A lot is happening in regard to renewable energies. The costs are going down fast. New investments are hardly being made in other technologies anymore in Europe, for example. The transition is technologically feasible and has become economically attractive. Unfortunately, however, coal is only being phased out very slowly. That is not only the case in Germany, but in China, Indonesia, South Africa and other countries as well. On the upside, the international debate on mobility has gained momentum in recent months. On its front page, the London-based magazine The Economist recently declared the internal combustion engine to have become a victim of “roadkill”. The diesel scandal may thus actually help us to move on to more sustainable transport systems fast.
What about urbanisation – is the buzzword “smart city” important?
To date, that is a trendy term that basically makes the interesting promise of applying information technology in clever ways so we can use infrastructure more efficiently and build more efficient infrastructure. Decentralisation and digitisation certainly make sense. What worries me, however, is that we are hardly making progress in regard to construction and building materials. If humankind keeps using concrete, steel and aluminium at the current rate to build cities, we will be unable to keep global warming below two degrees. The reason is that construction alone would use up the emissions budget that leads to a 1.5 degree increase. Unfortunately, this important challenge is hardly being discussed at the international level.
How do you assess the land-use scenario?
In regard to stopping deforestation, we have turned in the right direction and are moving ahead. It would be possible to stop deforestation by 2030. Unfortunately, there are some setbacks in some countries. Brazil’s current crisis of governance has been harmful, for example. In regard to climate-friendly agriculture, however, not much has happened. The carbon-intensity of agriculture has hardly changed.
Will the political will to drive change in all relevant fields prove sufficiently strong?

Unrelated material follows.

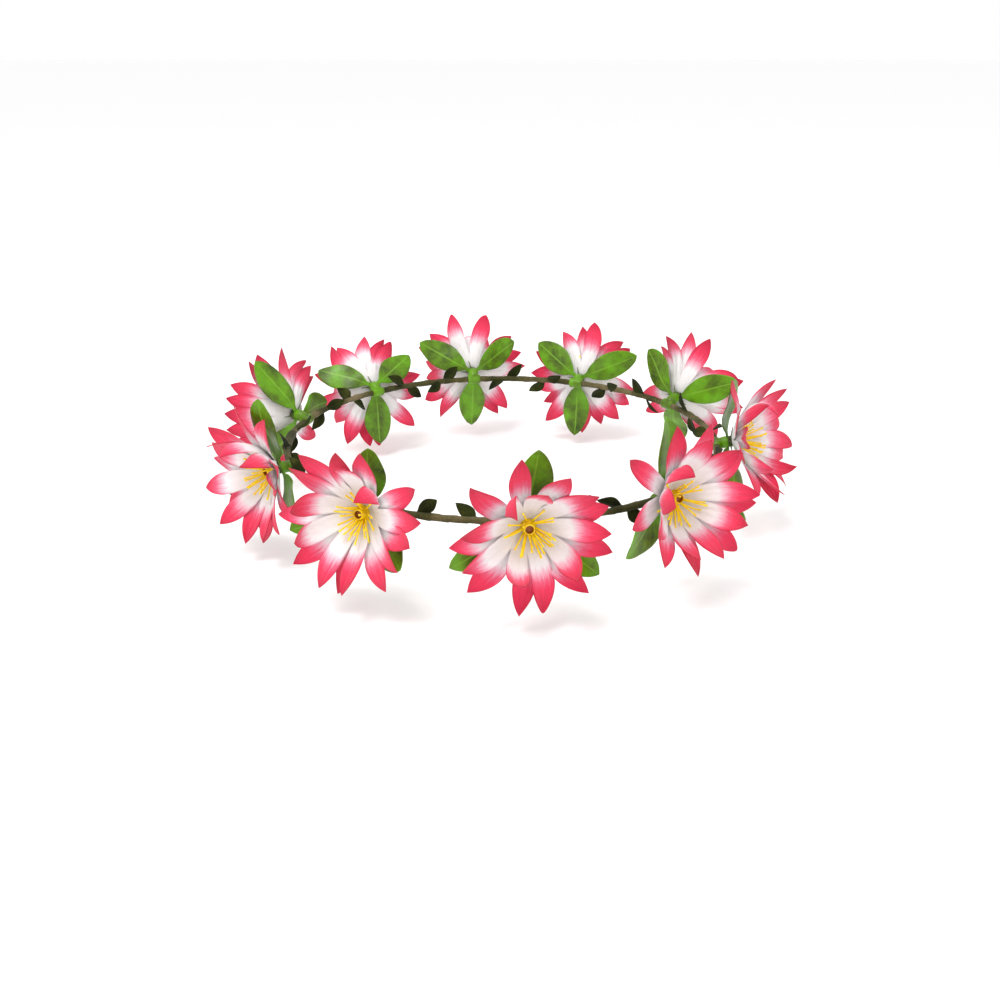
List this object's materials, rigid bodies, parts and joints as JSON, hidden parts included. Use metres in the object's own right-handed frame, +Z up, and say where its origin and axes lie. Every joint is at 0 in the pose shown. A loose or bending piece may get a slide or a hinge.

Well, the Paris agreement provides a sensible framework for action, and to date, it has not failed. When US President Donald Trump announced his nation’s withdrawal from the agreement, I was afraid he might trigger a kind of domino effect. Had two or three other leaders endorsed his stance at the G20, for example, the Paris agreement would have unravelled. Joining him might have seemed attractive to Russia and Saudi Arabia, for example. The good news is that Trump did not find a partner. Alliance building is not his strong point.
How do you assess the political will in China and India? In absolute terms, the two countries are now the world’s largest and third largest emitters of greenhouse gases.
A positive side effect of Trump’s climate denial is that the Chinese government sees a chance to assume a role of global leadership. That suits its geostrategic aspirations as well as its ambitions for exporting goods. At the same time, it fits the leaders’ insight that unmitigated climate change will wreak havoc in the People’s Republic. China will definitely do its best to bring international climate policy forward. That said, phasing out coal is an urgent issue for staying within the two degree limit, just as it is in Germany.
What about India?
Well, India’s domestic debate has turned a corner since the Paris summit. In the past, leaders in Delhi basically said: we are a poor country and we are victims of climate change, so mitigating the phenomenon would overburden us. Mitigation was seen as the rich world’s job. That has changed. Today, India accepts its responsibility in climate matters and is grasping the opportunities of renewables.
Without contributions from the USA, the other advanced nations will struggle even more to come up with the money they have promised. In Copenhagen in 2009, they pledged that they would make an annual $ 100 billion available for climate mitigation and adaptation in developing countries and emerging markets from 2020 on. How that is to be done, remains an open question.
Yes, that is true, and this debate must be held at the next conference of parties in Bonn in November. In the mid-term, the contributions of developing countries and emerging markets to multilateral climate action will depend on that sum being made available as promised. To date, we lack tangible proposals for schemes. We need to know, however, how much funding governments will contribute and how much the private sector is supposed to mobilise. Moreover, the debate on taxing carbon emissions should resume.
The rich nations have promised to provide climate finance on top of official development assistance (ODA). Along with the UN Framework Convention on Climate Change and the Convention on Biodiversity, this principle was one of the many results of the Earth Summit in Rio de Janeiro in 1992. Donor agencies, however, seem to focus ever more on climate issues.
Donors’ global ODA amounted to $ 140 billion in 2016. So far, climate action is not happening at its expense. Nonetheless, it is essential that the $ 100 billion are indeed additional. Anything else would undermine the trust of the most vulnerable countries. In terms of tangible action, however, it does not make sense to distinguish climate policies from development policies. If measures to reduce poverty compound climate problems, they are obviously unsustainable. At the same time, attempts to protect the climate by further marginalising the poor would undermine the principles of sustainable development.
Climate models tell us roughly what will happen in world regions, but it is impossible to predict exactly what impacts will affect any particular place. Is adaptation possible without such knowledge?
We need to build shock resilience. For example, farmers need seed and plants that cope with a broader range of little to massive precipitation, for example. We also need water infrastructure with retention basins to store rain water and minimise flooding. The same reservoirs will, of course, prove useful in the event of droughts. We must build infrastructures that withstand and absorb possible shocks. In regard to the rising sea level, we have much more precise information, however, and we should protect coasts accordingly.
Dirk Messner advises Germany’s Federal Government as co-chair of the Advisory Board on Global Change (WBGU – Wissenschaftlicher Beirat Globale Umweltveränderungen) and as director of the German Development Institute (DIE – Deutsches Institut für Entwicklungspolitik).